Goal of the exercise —
Extract, without alteration, each line from the start of the listing to the line bearing "for node in".
## START Material provided
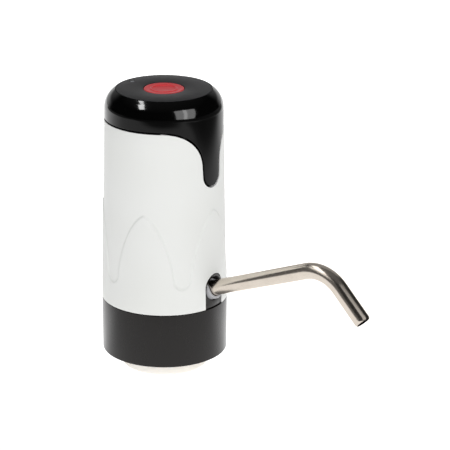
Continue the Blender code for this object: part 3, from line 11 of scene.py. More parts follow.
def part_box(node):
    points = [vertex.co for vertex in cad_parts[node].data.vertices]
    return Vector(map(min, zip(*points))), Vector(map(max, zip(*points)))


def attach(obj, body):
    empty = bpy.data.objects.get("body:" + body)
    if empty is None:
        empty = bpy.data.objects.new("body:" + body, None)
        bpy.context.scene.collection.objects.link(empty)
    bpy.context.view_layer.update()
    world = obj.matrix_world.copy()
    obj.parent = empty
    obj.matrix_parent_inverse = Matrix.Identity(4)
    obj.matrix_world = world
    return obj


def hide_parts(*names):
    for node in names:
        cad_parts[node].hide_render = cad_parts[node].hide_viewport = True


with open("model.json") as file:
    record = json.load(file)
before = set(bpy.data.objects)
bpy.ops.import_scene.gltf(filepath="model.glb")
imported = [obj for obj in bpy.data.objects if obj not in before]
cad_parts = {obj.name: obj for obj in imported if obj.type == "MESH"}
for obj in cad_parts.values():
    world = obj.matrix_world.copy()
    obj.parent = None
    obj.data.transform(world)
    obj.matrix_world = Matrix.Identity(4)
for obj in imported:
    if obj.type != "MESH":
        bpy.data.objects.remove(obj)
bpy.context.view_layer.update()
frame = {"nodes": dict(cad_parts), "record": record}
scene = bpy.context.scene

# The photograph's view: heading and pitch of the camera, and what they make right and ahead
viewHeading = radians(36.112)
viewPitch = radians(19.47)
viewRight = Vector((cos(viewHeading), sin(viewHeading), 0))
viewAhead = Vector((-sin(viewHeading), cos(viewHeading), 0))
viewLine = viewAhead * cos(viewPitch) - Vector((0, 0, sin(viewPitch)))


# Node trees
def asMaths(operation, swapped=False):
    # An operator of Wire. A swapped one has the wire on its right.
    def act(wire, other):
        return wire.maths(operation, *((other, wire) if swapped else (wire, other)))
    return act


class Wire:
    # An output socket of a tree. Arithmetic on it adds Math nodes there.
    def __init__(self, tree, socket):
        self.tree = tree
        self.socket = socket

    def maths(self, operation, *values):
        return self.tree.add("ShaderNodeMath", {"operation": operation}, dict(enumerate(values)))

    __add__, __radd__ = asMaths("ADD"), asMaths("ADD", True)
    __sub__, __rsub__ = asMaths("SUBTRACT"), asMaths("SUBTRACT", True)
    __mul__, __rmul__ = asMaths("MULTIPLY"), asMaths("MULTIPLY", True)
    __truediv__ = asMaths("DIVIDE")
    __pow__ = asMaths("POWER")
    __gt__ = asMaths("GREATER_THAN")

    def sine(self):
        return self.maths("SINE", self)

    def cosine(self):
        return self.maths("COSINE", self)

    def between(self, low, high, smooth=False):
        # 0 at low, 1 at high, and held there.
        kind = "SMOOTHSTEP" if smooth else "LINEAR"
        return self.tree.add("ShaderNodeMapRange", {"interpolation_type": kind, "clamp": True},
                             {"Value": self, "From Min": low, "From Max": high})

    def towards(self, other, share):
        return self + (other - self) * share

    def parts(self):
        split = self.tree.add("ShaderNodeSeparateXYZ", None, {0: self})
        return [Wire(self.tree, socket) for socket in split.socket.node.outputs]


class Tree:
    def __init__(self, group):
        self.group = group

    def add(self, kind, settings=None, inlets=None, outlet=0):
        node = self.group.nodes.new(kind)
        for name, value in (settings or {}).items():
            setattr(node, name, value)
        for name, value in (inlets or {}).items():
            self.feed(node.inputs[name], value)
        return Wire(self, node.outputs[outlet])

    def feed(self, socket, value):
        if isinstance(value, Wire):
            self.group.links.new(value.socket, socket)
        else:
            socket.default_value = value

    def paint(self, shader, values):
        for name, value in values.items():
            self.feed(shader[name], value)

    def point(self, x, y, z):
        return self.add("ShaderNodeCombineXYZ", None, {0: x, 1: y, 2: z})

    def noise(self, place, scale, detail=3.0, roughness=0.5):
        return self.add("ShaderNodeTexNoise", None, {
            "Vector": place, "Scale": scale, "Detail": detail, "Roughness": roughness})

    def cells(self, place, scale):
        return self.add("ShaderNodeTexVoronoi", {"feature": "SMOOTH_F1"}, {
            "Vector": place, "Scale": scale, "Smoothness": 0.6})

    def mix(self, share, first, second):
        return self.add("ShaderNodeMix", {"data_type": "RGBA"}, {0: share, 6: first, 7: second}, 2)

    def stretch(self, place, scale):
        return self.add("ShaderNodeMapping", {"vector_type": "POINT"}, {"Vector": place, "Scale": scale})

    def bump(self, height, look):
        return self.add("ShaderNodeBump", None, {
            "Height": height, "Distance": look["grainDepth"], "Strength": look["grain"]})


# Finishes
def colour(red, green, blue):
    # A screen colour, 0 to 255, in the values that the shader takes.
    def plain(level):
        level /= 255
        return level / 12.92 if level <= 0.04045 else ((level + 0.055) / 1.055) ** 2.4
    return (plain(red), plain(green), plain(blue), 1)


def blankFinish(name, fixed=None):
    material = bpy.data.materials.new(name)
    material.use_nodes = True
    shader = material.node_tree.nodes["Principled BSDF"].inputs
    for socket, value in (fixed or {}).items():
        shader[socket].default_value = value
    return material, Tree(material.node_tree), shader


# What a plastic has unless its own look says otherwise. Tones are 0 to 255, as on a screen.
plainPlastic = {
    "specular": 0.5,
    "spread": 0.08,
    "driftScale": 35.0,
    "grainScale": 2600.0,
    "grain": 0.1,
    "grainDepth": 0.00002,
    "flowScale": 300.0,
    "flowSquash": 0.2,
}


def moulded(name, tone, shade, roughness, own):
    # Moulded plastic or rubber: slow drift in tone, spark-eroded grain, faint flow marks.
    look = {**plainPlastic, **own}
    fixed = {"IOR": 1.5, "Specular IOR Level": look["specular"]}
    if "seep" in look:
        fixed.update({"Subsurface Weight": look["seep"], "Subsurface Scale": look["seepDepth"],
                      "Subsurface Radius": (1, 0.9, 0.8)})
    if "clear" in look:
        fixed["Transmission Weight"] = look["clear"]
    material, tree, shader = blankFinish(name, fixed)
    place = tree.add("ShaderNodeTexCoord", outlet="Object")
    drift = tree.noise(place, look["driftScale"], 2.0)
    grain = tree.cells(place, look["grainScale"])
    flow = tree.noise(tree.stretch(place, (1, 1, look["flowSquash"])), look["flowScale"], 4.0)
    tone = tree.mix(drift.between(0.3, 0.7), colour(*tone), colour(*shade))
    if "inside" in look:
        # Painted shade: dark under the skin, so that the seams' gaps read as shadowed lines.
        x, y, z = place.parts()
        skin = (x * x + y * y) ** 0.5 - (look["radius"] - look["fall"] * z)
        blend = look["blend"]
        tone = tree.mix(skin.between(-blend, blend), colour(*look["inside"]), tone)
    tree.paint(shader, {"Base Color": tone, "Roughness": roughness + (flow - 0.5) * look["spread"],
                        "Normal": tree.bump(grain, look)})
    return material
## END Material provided
Solution to the problem —
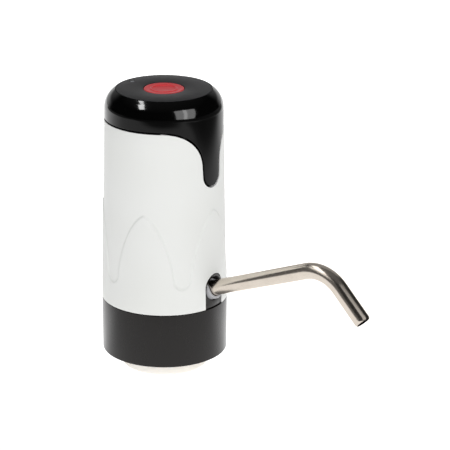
Continue the Blender code for this object: part 3, from line 11 of scene.py. More parts follow.
def part_box(node):
    points = [vertex.co for vertex in cad_parts[node].data.vertices]
    return Vector(map(min, zip(*points))), Vector(map(max, zip(*points)))


def attach(obj, body):
    empty = bpy.data.objects.get("body:" + body)
    if empty is None:
        empty = bpy.data.objects.new("body:" + body, None)
        bpy.context.scene.collection.objects.link(empty)
    bpy.context.view_layer.update()
    world = obj.matrix_world.copy()
    obj.parent = empty
    obj.matrix_parent_inverse = Matrix.Identity(4)
    obj.matrix_world = world
    return obj


def hide_parts(*names):
    for node in names:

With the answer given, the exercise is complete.